Great Photographs Lead to Good Covers

I've been fortunate in being able to find and use various images from photographers for covers of many of my works. The first photographer I came across, Jared Wingate, is from my old home town of Larned, Kansas. Jared now lives in Texas and has made an impressive name for himself as a photographer of popular rock groups. I was stumped for what image to use on the literary novella One More Victim when searching through Jared's online portfolio I saw the image of a woman floating over a bridge. It seemed to capture the mood of One More Victim. The model is Jared's wife. The image is now used on the paperback of a collection of literary short works in which Victim is the lead story.


Later, I ran across Karen Garlow Piper, a photographer in Hutchinson, KS, who has a special love of sunset and weather shots. A couple of lightning storms play critical roles in the novella, so for the single story digital offering of Victim I used Karen's image.








Another of her landscape sunset shots seemed perfect for the short story Innocent Passage, a most unusual coming of age tale.











The Notebook is a longer story in which a professor returns to his old campus for a seminar and Jeremy remembers he left a notebook in the attic of the house where he lived when a student. He wonders if it might still be there. He rings the doorbell and meets Sarah.

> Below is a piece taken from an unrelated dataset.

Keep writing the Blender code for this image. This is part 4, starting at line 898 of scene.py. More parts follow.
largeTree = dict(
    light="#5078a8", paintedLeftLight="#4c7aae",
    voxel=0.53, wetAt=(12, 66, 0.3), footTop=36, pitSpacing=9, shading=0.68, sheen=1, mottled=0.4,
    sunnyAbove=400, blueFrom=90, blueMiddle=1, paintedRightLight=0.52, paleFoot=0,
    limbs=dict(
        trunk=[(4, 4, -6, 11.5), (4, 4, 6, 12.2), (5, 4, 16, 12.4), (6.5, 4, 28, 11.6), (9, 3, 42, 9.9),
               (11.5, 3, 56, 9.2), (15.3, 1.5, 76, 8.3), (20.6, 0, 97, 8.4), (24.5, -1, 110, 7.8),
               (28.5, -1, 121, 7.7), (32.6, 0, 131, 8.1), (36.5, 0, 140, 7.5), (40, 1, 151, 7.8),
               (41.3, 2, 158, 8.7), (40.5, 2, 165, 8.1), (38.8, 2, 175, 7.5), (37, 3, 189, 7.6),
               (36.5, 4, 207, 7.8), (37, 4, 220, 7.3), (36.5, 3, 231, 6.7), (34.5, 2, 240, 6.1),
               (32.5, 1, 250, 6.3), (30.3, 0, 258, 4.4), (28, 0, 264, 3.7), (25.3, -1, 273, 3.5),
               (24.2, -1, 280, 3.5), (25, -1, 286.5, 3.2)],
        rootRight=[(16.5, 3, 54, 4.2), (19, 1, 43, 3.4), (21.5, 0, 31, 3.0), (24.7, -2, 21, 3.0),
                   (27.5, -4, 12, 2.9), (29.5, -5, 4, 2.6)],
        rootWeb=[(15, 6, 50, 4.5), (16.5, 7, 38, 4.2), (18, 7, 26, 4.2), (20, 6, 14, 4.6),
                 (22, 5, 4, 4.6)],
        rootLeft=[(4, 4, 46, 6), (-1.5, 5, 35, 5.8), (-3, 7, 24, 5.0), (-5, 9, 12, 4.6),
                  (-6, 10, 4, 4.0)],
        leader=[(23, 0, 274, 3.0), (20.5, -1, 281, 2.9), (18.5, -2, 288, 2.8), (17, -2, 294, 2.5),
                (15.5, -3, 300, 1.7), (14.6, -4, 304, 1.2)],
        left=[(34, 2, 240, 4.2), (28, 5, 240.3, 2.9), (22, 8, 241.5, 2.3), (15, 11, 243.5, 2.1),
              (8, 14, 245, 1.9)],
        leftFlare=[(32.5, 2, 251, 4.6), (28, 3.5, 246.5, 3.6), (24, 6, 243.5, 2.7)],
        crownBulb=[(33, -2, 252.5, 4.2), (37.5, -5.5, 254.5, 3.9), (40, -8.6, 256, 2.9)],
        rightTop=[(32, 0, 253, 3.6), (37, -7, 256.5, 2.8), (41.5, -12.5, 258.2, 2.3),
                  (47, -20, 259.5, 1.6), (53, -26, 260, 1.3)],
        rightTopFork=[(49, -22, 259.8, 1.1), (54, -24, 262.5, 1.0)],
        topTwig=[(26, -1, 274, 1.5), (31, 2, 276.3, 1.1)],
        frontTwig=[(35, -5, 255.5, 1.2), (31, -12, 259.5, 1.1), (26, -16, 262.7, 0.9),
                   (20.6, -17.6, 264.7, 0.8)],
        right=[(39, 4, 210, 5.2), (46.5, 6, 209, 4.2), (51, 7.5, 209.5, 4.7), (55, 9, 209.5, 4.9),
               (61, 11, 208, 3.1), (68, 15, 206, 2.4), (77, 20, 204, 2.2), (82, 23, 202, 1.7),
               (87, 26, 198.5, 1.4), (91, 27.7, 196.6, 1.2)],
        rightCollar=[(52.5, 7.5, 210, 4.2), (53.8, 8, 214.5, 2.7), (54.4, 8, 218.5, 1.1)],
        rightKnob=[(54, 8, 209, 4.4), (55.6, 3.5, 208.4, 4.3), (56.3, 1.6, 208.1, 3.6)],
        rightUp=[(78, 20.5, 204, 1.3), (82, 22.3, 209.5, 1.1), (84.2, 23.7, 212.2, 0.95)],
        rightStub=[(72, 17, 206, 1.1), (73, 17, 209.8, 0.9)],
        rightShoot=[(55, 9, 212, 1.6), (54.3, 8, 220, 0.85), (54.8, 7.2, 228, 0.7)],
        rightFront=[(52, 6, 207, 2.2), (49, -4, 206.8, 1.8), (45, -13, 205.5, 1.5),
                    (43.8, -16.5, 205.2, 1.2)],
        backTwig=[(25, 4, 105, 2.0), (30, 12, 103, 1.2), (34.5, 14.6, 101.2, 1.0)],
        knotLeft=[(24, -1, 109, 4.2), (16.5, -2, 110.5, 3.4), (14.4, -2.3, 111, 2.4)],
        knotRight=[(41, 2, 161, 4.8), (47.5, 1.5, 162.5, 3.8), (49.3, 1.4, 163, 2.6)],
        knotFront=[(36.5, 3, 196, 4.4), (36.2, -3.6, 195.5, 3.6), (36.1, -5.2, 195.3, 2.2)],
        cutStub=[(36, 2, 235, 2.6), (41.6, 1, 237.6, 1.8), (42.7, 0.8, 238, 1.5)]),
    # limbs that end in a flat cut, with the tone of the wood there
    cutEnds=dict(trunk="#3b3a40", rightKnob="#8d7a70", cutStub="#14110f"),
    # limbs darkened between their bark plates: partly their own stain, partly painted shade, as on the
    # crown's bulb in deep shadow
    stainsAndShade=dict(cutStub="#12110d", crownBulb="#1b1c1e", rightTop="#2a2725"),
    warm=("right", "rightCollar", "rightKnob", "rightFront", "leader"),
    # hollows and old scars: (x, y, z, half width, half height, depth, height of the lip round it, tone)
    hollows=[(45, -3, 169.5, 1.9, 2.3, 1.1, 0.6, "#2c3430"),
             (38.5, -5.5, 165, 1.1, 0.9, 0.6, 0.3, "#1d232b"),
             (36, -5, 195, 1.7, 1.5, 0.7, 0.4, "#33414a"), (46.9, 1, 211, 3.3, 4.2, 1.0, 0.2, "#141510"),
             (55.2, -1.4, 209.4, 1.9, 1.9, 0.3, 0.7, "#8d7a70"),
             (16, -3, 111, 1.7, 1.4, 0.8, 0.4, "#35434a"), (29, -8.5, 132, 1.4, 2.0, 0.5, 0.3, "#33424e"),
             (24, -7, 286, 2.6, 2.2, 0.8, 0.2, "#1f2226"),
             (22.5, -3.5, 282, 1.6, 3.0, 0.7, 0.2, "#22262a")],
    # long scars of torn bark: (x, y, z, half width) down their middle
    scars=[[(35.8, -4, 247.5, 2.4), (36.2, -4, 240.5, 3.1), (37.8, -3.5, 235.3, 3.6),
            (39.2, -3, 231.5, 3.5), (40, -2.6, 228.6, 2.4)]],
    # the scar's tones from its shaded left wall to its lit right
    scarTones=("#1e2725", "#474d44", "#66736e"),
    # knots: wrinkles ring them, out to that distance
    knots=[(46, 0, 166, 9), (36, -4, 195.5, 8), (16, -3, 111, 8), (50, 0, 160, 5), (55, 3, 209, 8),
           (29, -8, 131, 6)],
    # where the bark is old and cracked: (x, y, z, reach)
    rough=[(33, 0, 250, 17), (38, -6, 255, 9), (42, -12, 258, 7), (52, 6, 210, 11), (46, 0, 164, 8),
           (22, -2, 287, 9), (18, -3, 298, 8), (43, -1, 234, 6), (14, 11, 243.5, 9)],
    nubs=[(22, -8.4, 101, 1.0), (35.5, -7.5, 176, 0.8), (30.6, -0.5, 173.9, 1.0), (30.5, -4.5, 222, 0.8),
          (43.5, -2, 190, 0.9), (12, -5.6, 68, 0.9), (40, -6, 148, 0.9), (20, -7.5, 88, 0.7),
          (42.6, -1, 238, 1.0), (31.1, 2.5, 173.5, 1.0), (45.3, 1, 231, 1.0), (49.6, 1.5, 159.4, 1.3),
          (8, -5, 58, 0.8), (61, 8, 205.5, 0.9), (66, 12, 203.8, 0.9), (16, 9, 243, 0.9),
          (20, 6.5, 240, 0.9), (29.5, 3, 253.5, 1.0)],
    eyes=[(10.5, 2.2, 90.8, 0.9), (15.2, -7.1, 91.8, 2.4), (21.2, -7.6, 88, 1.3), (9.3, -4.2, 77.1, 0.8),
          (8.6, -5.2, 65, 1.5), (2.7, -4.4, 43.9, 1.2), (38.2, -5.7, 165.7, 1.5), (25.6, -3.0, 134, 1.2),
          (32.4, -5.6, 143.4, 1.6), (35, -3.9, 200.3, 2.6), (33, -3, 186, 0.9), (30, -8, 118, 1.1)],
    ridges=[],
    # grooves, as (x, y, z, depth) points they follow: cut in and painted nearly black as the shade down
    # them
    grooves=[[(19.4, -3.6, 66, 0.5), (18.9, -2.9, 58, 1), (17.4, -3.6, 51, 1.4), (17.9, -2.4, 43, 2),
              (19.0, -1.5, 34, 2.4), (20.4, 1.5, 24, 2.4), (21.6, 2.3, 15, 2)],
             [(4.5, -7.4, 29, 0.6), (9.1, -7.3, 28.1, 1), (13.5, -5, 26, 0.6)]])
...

This is a story the end of which no reader has foretold. Jared's photo manipulation, again using his wife as model, seemed perfect.







I'd known Ray Inman from his years as a photographer at The Kansas City Star. I was fortunate he was the photographer who came to take my picture for a short item about me in a local magazine. A portrait he took of me is the one I most frequently use. I've used two different covers for The Strange Case of James Kirkland Pilley, a Lovecraftian novella that many Lovecraft fans have praised. I've never been happy with either cover when Roy searched his portfolio and came up with a shot he manipulated that does a wonderful job of piquing the curiosity of potential readers.